Terry Haggerty draws on the vocabulary of abstract art to create his illusory paintings and large-scale wall works. The artist’s central motif is created by painting patterned lines that alternate a light and dark color, such as white and blue. When juxtaposed, these colors play off of each other, appearing to advance and recede (as seen in Kinetic Friction, 2009).
Haggerty applies multiple coats of paint to his works to create sleek and fluid surface patterns. He also changes the direction of the uniformly painted lines at certain points—bending them toward the edges of his canvases or walls, for example, and/or changing the course of their paths at the center of his compositions. By manipulating color and line in this way, Haggerty’s imagery becomes a study in spatial and sensory perception, appearing to hum and even making his two-dimensional paintings appear to be three-dimensional. This combination of serial color and pattern, along with his redirecting of the lines, has a crucial impact on the overall pictorial appearance of the artist’s works. It immediately transforms his simple painted stripes into vibrant and undulating images that seemingly alter the space in and around them.

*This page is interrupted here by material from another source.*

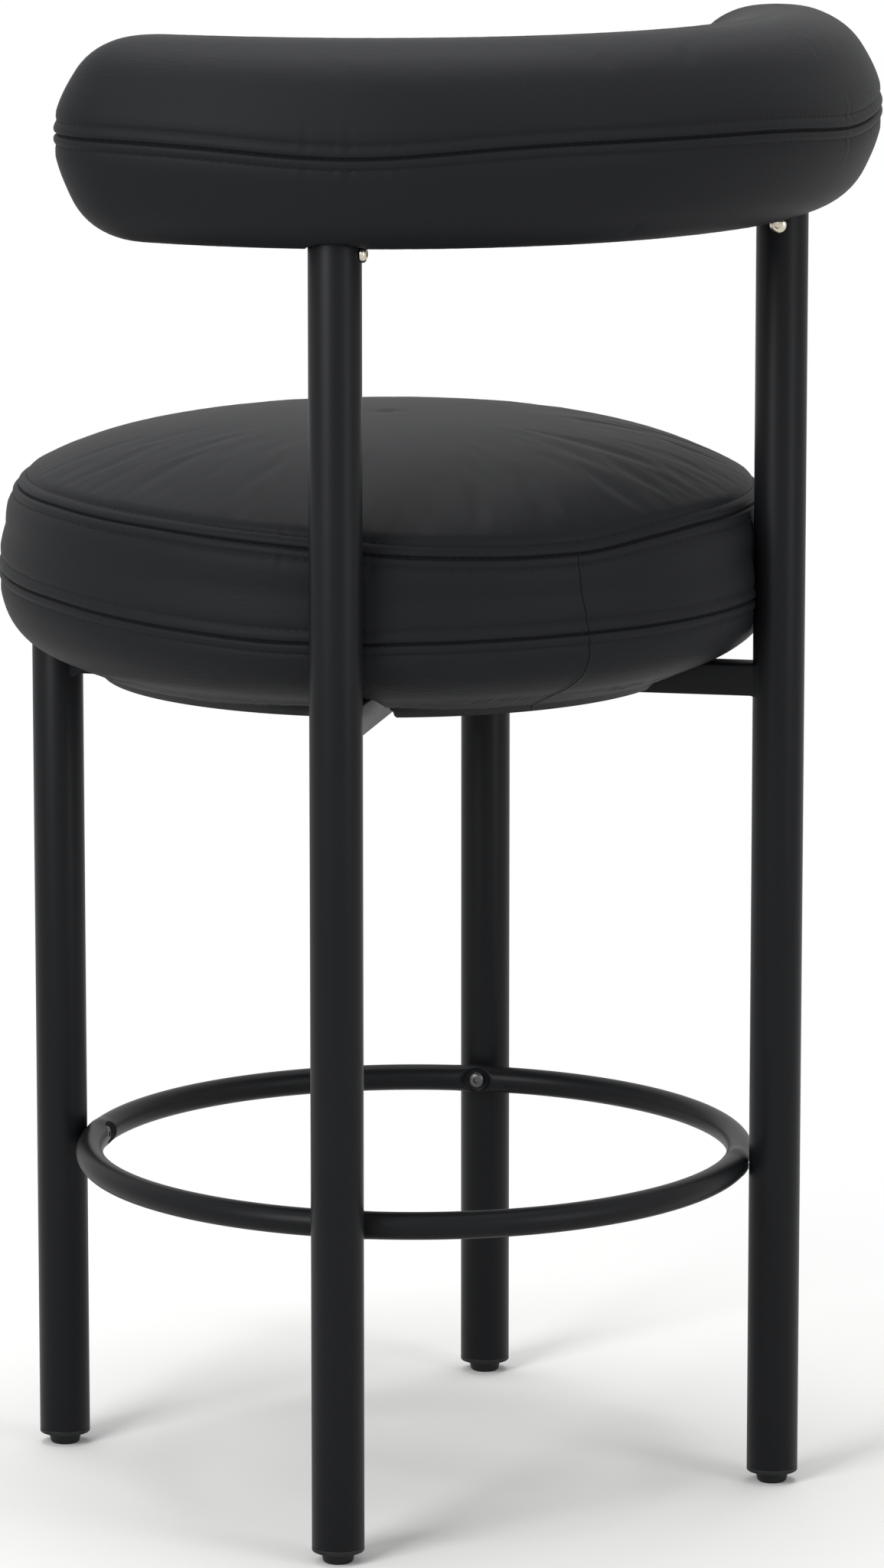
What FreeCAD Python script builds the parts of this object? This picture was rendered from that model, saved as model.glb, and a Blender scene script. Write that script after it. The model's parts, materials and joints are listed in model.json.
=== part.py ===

Terry Haggerty was born in London, England, and studied at the Cheltenham School of Art in Gloucestershire. He currently lives and works in Berlin. Haggerty has exhibited widely at galleries and museums around the world, including the Hammer Museum, Los Angeles, California; The Aldrich Contemporary Art Museum, Ridgefield, Connecticut; and PS1, Long Island City, New York. He is the recipient of several awards, including the FOR-SITE Foundation Award (2009), John Anson Kittredge Award (2003), and NatWest Art Prize (1999). He has participated in two artist-in-residency programs, at The MacDowell Colony in New Hampshire (2002) and the International Studio Program for the Arts in Copenhagen (2003). Commissions include wall drawings for AT&T Stadium in Dallas, Munich Re in London, and private collections in the US and Germany.